SET PROBLEM — Give all of the lines again exactly as they read.

#####

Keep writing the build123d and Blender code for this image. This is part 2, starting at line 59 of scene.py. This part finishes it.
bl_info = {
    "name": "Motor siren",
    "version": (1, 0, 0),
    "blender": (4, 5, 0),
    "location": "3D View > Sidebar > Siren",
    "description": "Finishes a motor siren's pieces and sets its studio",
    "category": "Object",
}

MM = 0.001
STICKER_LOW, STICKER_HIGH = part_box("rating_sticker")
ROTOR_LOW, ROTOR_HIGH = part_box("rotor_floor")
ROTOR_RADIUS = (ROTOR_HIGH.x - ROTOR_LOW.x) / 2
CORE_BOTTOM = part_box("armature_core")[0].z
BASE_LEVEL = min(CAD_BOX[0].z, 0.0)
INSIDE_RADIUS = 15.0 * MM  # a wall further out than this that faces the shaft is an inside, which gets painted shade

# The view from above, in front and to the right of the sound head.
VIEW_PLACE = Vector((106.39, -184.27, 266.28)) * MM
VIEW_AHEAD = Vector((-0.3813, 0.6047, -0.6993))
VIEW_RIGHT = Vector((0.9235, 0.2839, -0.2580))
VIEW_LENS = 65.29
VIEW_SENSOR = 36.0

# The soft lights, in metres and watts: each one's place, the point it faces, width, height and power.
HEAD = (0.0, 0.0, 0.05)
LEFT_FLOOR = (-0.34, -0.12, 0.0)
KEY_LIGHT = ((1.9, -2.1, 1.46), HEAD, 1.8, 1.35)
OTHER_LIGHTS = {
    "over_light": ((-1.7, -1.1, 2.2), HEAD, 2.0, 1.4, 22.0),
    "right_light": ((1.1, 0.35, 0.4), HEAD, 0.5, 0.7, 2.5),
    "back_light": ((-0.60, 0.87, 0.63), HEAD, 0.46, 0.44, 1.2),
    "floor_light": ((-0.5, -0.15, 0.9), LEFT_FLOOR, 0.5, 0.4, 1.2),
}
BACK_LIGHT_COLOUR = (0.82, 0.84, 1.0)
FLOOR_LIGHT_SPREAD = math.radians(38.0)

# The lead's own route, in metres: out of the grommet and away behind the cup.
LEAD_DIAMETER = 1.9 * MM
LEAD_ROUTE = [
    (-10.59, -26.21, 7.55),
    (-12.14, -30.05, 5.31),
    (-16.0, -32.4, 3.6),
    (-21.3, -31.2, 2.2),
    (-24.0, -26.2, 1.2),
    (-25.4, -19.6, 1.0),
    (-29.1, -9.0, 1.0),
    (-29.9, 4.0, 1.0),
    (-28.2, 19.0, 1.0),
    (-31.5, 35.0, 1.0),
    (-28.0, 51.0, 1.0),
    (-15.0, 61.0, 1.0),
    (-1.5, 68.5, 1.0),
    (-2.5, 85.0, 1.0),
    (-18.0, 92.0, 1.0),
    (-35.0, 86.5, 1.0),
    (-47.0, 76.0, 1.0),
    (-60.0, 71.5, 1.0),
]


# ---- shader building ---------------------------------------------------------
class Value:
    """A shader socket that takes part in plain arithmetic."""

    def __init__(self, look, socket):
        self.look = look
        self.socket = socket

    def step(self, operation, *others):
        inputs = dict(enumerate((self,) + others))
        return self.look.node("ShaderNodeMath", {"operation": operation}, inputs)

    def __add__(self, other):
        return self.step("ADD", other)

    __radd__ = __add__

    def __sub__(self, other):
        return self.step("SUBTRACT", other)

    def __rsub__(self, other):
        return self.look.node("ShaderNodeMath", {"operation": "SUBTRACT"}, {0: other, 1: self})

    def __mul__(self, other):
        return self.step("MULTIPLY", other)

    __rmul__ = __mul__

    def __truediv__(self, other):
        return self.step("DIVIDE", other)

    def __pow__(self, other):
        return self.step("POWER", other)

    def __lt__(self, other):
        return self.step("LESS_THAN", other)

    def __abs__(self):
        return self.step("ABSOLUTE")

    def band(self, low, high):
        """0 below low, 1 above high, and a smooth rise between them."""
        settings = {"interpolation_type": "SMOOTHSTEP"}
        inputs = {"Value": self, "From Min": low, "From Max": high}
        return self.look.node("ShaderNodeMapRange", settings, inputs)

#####

ANSWER BELOW —
Keep writing the build123d and Blender code for this image. This is part 2, starting at line 59 of scene.py. This part finishes it.
bl_info = {
    "name": "Motor siren",
    "version": (1, 0, 0),
    "blender": (4, 5, 0),
    "location": "3D View > Sidebar > Siren",
    "description": "Finishes a motor siren's pieces and sets its studio",
    "category": "Object",
}

MM = 0.001
STICKER_LOW, STICKER_HIGH = part_box("rating_sticker")
ROTOR_LOW, ROTOR_HIGH = part_box("rotor_floor")
ROTOR_RADIUS = (ROTOR_HIGH.x - ROTOR_LOW.x) / 2
CORE_BOTTOM = part_box("armature_core")[0].z
BASE_LEVEL = min(CAD_BOX[0].z, 0.0)
INSIDE_RADIUS = 15.0 * MM  # a wall further out than this that faces the shaft is an inside, which gets painted shade

# The view from above, in front and to the right of the sound head.
VIEW_PLACE = Vector((106.39, -184.27, 266.28)) * MM
VIEW_AHEAD = Vector((-0.3813, 0.6047, -0.6993))
VIEW_RIGHT = Vector((0.9235, 0.2839, -0.2580))
VIEW_LENS = 65.29
VIEW_SENSOR = 36.0

# The soft lights, in metres and watts: each one's place, the point it faces, width, height and power.
HEAD = (0.0, 0.0, 0.05)
LEFT_FLOOR = (-0.34, -0.12, 0.0)
KEY_LIGHT = ((1.9, -2.1, 1.46), HEAD, 1.8, 1.35)
OTHER_LIGHTS = {
    "over_light": ((-1.7, -1.1, 2.2), HEAD, 2.0, 1.4, 22.0),
    "right_light": ((1.1, 0.35, 0.4), HEAD, 0.5, 0.7, 2.5),
    "back_light": ((-0.60, 0.87, 0.63), HEAD, 0.46, 0.44, 1.2),
    "floor_light": ((-0.5, -0.15, 0.9), LEFT_FLOOR, 0.5, 0.4, 1.2),
}
BACK_LIGHT_COLOUR = (0.82, 0.84, 1.0)
FLOOR_LIGHT_SPREAD = math.radians(38.0)

# The lead's own route, in metres: out of the grommet and away behind the cup.
LEAD_DIAMETER = 1.9 * MM
LEAD_ROUTE = [
    (-10.59, -26.21, 7.55),
    (-12.14, -30.05, 5.31),
    (-16.0, -32.4, 3.6),
    (-21.3, -31.2, 2.2),
    (-24.0, -26.2, 1.2),
    (-25.4, -19.6, 1.0),
    (-29.1, -9.0, 1.0),
    (-29.9, 4.0, 1.0),
    (-28.2, 19.0, 1.0),
    (-31.5, 35.0, 1.0),
    (-28.0, 51.0, 1.0),
    (-15.0, 61.0, 1.0),
    (-1.5, 68.5, 1.0),
    (-2.5, 85.0, 1.0),
    (-18.0, 92.0, 1.0),
    (-35.0, 86.5, 1.0),
    (-47.0, 76.0, 1.0),
    (-60.0, 71.5, 1.0),
]


# ---- shader building ---------------------------------------------------------
class Value:
    """A shader socket that takes part in plain arithmetic."""

    def __init__(self, look, socket):
        self.look = look
        self.socket = socket

    def step(self, operation, *others):
        inputs = dict(enumerate((self,) + others))
        return self.look.node("ShaderNodeMath", {"operation": operation}, inputs)

    def __add__(self, other):
        return self.step("ADD", other)

    __radd__ = __add__

    def __sub__(self, other):
        return self.step("SUBTRACT", other)

    def __rsub__(self, other):
        return self.look.node("ShaderNodeMath", {"operation": "SUBTRACT"}, {0: other, 1: self})

    def __mul__(self, other):
        return self.step("MULTIPLY", other)

    __rmul__ = __mul__

    def __truediv__(self, other):
        return self.step("DIVIDE", other)

    def __pow__(self, other):
        return self.step("POWER", other)

    def __lt__(self, other):
        return self.step("LESS_THAN", other)

    def __abs__(self):
        return self.step("ABSOLUTE")

    def band(self, low, high):
        """0 below low, 1 above high, and a smooth rise between them."""
        settings = {"interpolation_type": "SMOOTHSTEP"}
        inputs = {"Value": self, "From Min": low, "From Max": high}
        return self.look.node("ShaderNodeMapRange", settings, inputs)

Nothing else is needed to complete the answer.